Now, your reaction to last week's program.

NPR's John Burnett reported on a bi-national protest along the U.S.-Mexico border just west of El Paso. It was held because of the staggering number of deaths related to the Mexico drug cartel wars. In Ciudad Juarez, drug violence was blamed for 200 deaths last month.

Kathy Clark left this comment on our website, NPR.org: Heartbreaking story. I was in El Paso last week and was shocked to see the changes in my childhood hometown. And from John Sandesh: Widespread food shortages, joblessness, extreme poverty, oppression of the poor and historical government and judicial corruption - this is not only happening in Egypt, but is happening in Mexico too.

There were also plenty of postings about NPR's Jacki Lyden's report on the vast network of tunnels beneath the streets of Paris. The story was a collaboration between NPR News and National Geographic.

(Soundbite of champagne cork popping)

JACKI LYDEN: Nothing makes an underground tomb room more alive than a good bottle of bubbly.

We have to drink to something.

We drink to our leaders, but secretly, I am thinking of getting out of here intact.

HANSEN: Rob Rynski wrote: When we were attending the American School of Paris in the early '70s, a group of us used to sneak into the tunnels near a sink hole in one of the suburbs. What an adventure. I'm happy to see that the adventure is still on and much more sophisticated than our ragtag bushwhacking. I'd love to get back into the tunnels again.

Many of you are getting in touch with us via Facebook. Barbara L. Bornstein wrote: The depiction of the tunnels was so amazingly vivid, I had to stop listening after getting a massive case of the heebee-jeebees.

New York Times food writer Mark Bittman retired his column The Minimalist after over 13 years. Bittman told us that one of his favorite recipes was Stir-Fried Chicken with Ketchup.

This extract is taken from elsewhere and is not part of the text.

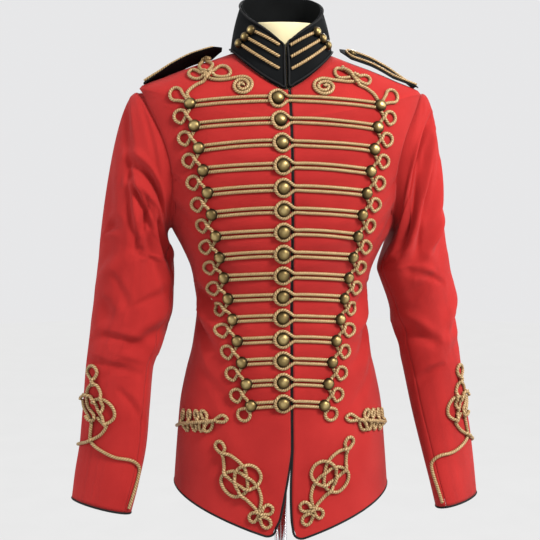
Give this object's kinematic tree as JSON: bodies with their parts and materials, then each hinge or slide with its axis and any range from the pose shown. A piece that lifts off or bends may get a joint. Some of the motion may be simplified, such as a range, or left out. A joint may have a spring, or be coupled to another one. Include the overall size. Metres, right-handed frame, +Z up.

Michelle McRuiz writes: By pure coincidence, the night before this story aired, I made the stir-fried chicken with ketchup. It was addictively good. I'll be making it again and again.

(Soundbite of song, "Old McDonald")

HANSEN: Finally, last week we talked with the manager and one of the original members of the South African a cappella singing group Ladysmith Black Mambazo about their new CD, "Songs from a Zulu Farm."

Maribeth Uhlenhopp writes: My children and I were driving to church when we listened to this story. I've never purchased any of their music, but the giggles and wiggles from the four children in the back of my minivan make this my next music purchase.

If you've got something to say about what we do, go to NPR.org and click on the Contact Us link. You can post a comment on Facebook and Twitter. You also can send me a tweet at NPR Liane - that's L-I-A-N-E.

(Soundbite of song, "Old McDonald")

HANSEN: This is NPR News. Transcript provided by NPR, Copyright NPR.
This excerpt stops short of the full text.